L’Alsace pas épargnée par la suppression de jours fériés

Avant toute chose, il faut clarifier les propos de la députée haut-rhinoise. Selon elle, « [François Bayrou] a évoqué la possibilité de remettre en cause deux jours fériés nationaux. Mais il n’est pas dans ses intentions de revenir sur les spécificités de l’Alsace ». 

L’Alsace perdrait donc bien deux jours fériés, à l’instar du reste du territoire français, mais en aurait toujours deux de plus, spécifiques au droit local. Reste à voir ce qui sera effectivement décidé à la rentrée.

Une atteinte à la République indivisible ?

Il n’en reste pas moins qu’il existe une inégalité de fait entre les régions françaises. Pour autant, peut-on parler d’une division de la République qui serait donc contraire à la Constitution ?

Le Conseil constitutionnel, gardien du texte suprême, a justement répondu à cette question en 2011. La loi de 1924 autorise les trois départements à conserver leur propre législation. Or, n’ayant jamais été remplacée ou abrogée, elle a été érigée en « principe fondamental reconnu par les lois de la République » par la décision des Sages.

Non seulement cela valide la conformité de cette exception à la Constitution, mais en plus, cela lui confère une valeur constitutionnelle.

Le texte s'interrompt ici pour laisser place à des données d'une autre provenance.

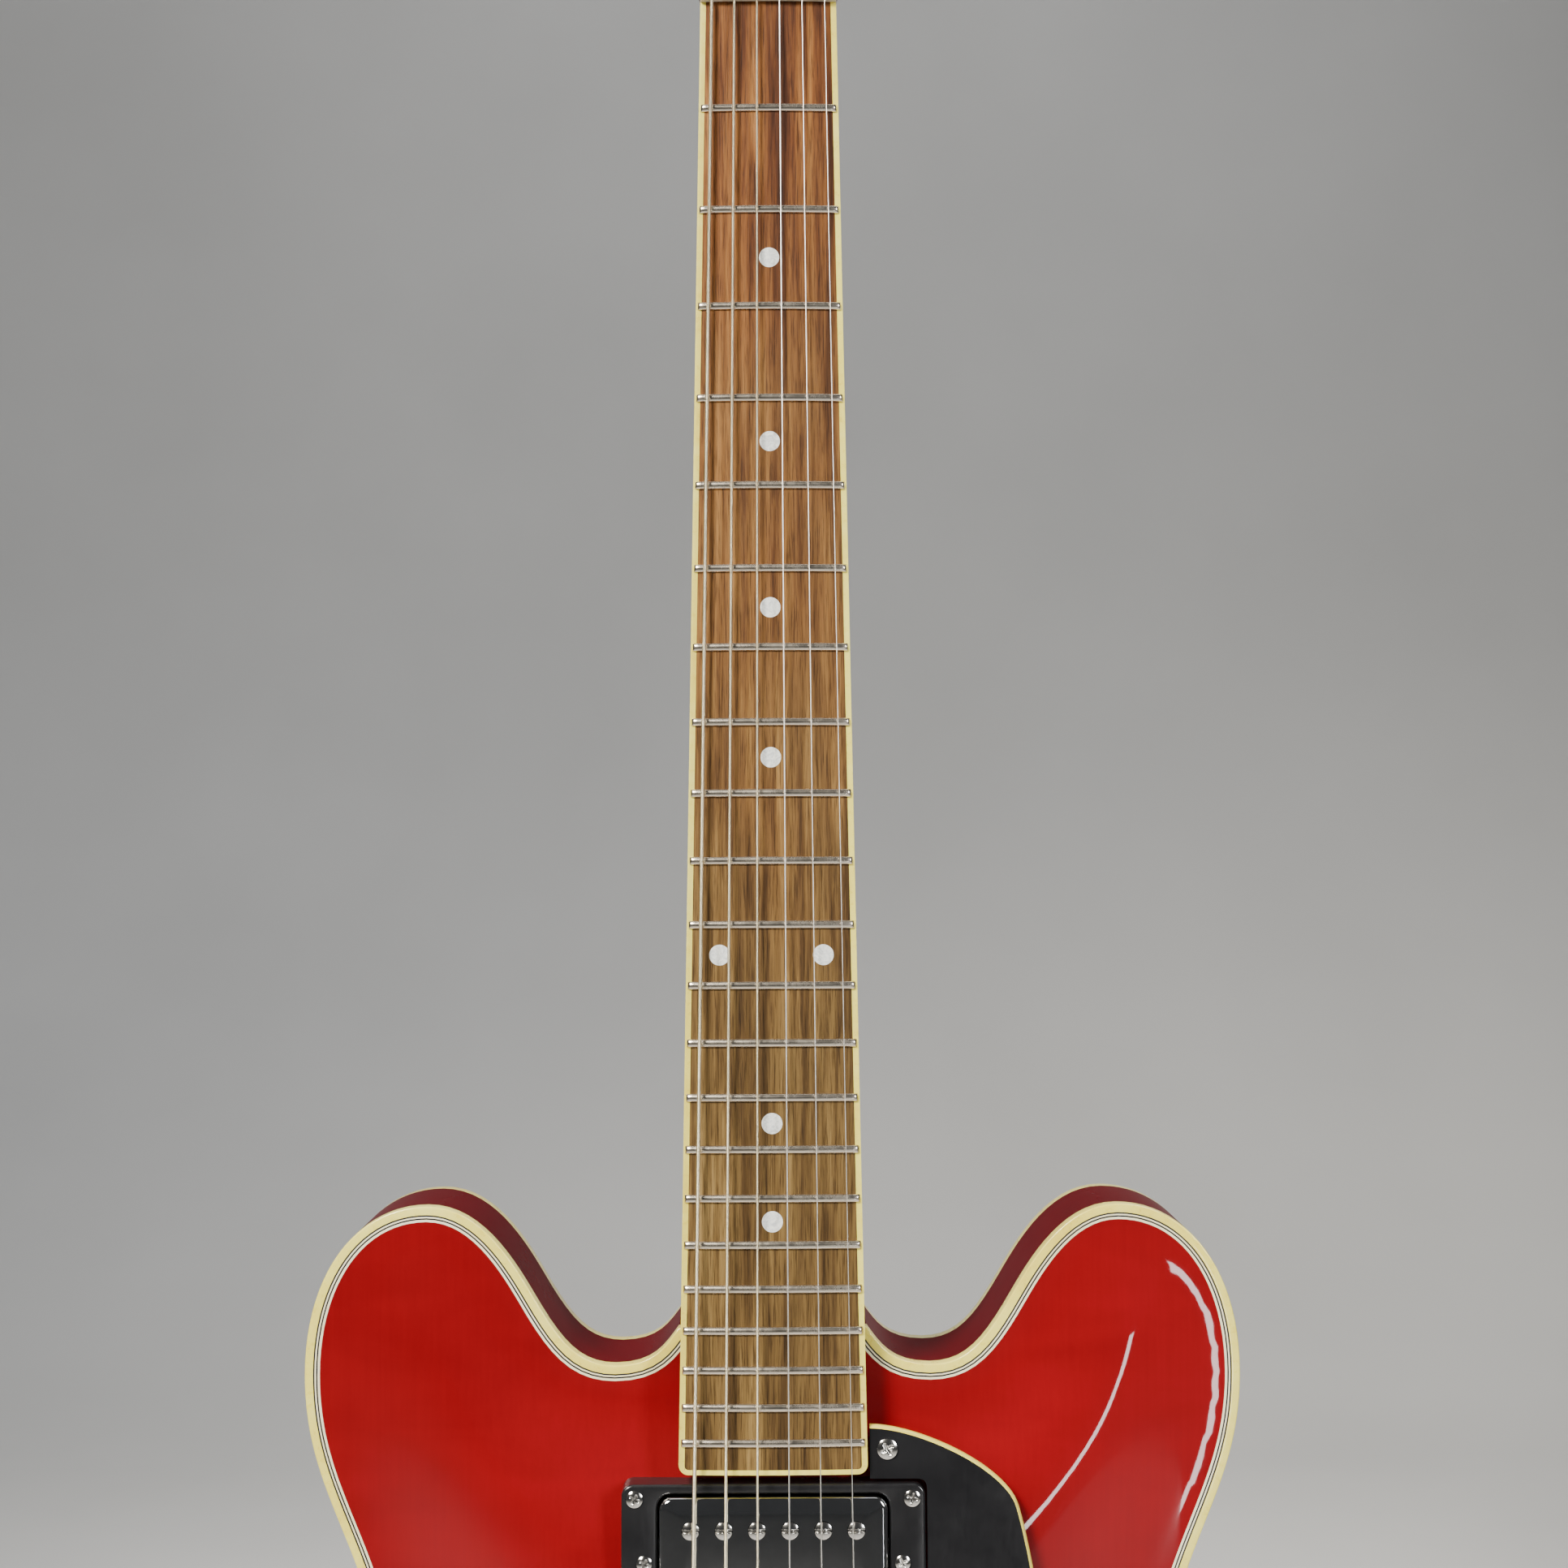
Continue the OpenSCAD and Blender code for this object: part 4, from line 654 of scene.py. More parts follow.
SLOT_PAINTS = {
    "cherry_lacquer": CHERRY, "maroon_lacquer": MAROON, "neck_lacquer": NECK_PAINT, "bare_maple": MAPLE,
    "cream_binding": CREAM, "black_plastic": BLACK, "rosewood": ROSEWOOD, "nickel": NICKEL,
    "fret_wire": FRET_WIRE, "pearloid": PEARL, "nut_bone": BONE, "string_steel": PLAIN_WIRE,
    "rod_steel": STEEL, "switch_tip": CREAM, "wire_cover": WIRE_BLACK,
}


def paint_cad_nodes():
    """Every CAD node takes the material of its slot; pieces that stand for some hide them later."""
    slot_of = {row["node"]: row["material_slot"] for row in frame["record"]["subparts"]}
    for name, node in frame["nodes"].items():
        chosen = SLOT_PAINTS[slot_of[name]]
        if not node.material_slots:
            node.data.materials.append(chosen)
        for s in node.material_slots:
            s.material = chosen


paint_cad_nodes()


# ---- Body ----

FRONT_BINDING_W = 2.6
BACK_BINDING_W = 1.3
PURFLING_EDGES = [0, 0.46, 0.92, 1.38, 2.1]
PURFLING_T = 1.5
PURFLING_GAP = 0.005
FRONT_EDGE_W = FRONT_BINDING_W + PURFLING_EDGES[-1]
GRID = 4.2
TONGUE_HALF = 27.6
TENON_HALF = 19
TENON_BACK = 12
POCKET_END_Z = 399
PICKUP_Z = [373.2, 264]
HOLE_EYES = [((80, 306), 6), ((104, 184), 7)]
STEM = [(82, 310.5), (104, 318), (80, 172), (102, 179.5)]
HOLE_EDGE_R = 0.5
KNOB_AT = [(92, 152), (143, 132), (72, 100), (123, 78)]
TOGGLE_AT = (139, 182)
JACK_AT = (97, 43)
CONTROL_HOLES = [(at, 5.1) for at in KNOB_AT + [JACK_AT]] + [(TOGGLE_AT, 6.4)]


def inside(points, loop):
    """Which points lie inside a closed loop."""
    x, z = points[:, 0:1], points[:, 1:2]
    ax, az = loop[:, 0], loop[:, 1]
    bx, bz = np.roll(ax, -1), np.roll(az, -1)
    with np.errstate(divide="ignore", invalid="ignore"):
        crossing = ((az > z) != (bz > z)) & (x < (bx - ax) * (z - az) / (bz - az) + ax)
    return crossing.sum(axis=1) % 2 == 1


def triangulate(loops, extra=()):
    """Delaunay triangles over the loops' points and the extra points, with the loops' edges kept."""
    points, edges = [], []
    for loop in loops:
        start = len(points)
        points.extend(map(Vector, np.asarray(loop, float)))
        edges.extend((start + k, start + (k + 1) % len(loop)) for k in range(len(loop)))
    points.extend(map(Vector, extra))
    found = delaunay_2d_cdt(points, edges, [], 0, 1e-5)
    return np.array([(p.x, p.y) for p in found[0]]), np.array(found[2])


def union_loop(loops):
    """The outline of several overlapping loops together."""
    points, triangles = triangulate(loops)
    centres = points[triangles].mean(axis=1)
    kept = triangles[np.any([inside(centres, loop) for loop in loops], axis=0)]
    after = {}
    pairs = {(a, b) for t in kept for a, b in ((t[0], t[1]), (t[1], t[2]), (t[2], t[0]))}
    for a, b in pairs:
        if (b, a) not in pairs:
            after[a] = b
    start = min(after)
    order, here = [start], after[start]
    while here != start:
        order.append(here)
        here = after[here]
    return points[order]


def f_hole():
    """The right f-hole: a tapered stem between two round eyes."""
    t = np.linspace(0, 1, 49)
    centre = bezier(STEM, t)
    along = unit(np.gradient(centre, axis=0))
    half = 1.5 + 3.9 * np.sin(np.pi * t) ** 1.3
    side = np.stack([-along[:, 1], along[:, 0]], axis=1) * half[:, None]
    stem = np.concatenate([centre - side, (centre + side)[::-1]])
    loop = union_loop([stem] + [circle(r, 40, at) for at, r in HOLE_EYES])
    gaps = np.linalg.norm(loop - np.roll(loop, 1, axis=0), axis=1)
    return loop[gaps > 0.12]


def signed_area(loop):
    return 0.5 * np.sum(loop[:, 0] * np.roll(loop[:, 1], -1) - np.roll(loop[:, 0], -1) * loop[:, 1])


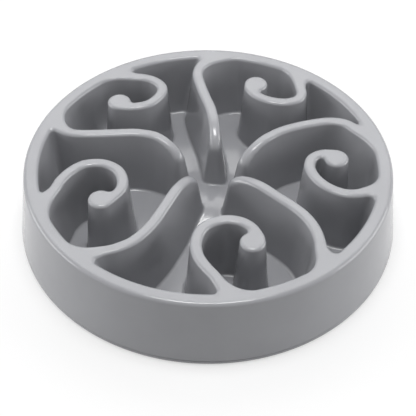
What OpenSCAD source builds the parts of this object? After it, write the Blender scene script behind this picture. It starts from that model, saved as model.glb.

Le Conseil limite toutefois la portée d’une telle exception. Les différences de traitement qui en résultent ne doivent pas être accrues et leur champ d’application ne doit pas être élargi.

Dès lors, c’est la condition pour que l’exception alsacienne-mosellane soit compatible avec le principe d’indivisibilité de la République. Et si ces départements perdent deux jours fériés nationaux — les mêmes que pour les autres départements — il n’y aura pas de traitement de faveur qui remette en cause le principe d’indivisibilité.

En revanche, cela ne protège pas les jours fériés spécifiques de l’Alsace-Moselle d’une potentielle modification ou suppression. Le Conseil constitutionnel avait précisé que le législateur pouvait tout à fait supprimer le droit local et harmoniser la législation applicable en Alsace-Moselle avec celle du reste du territoire.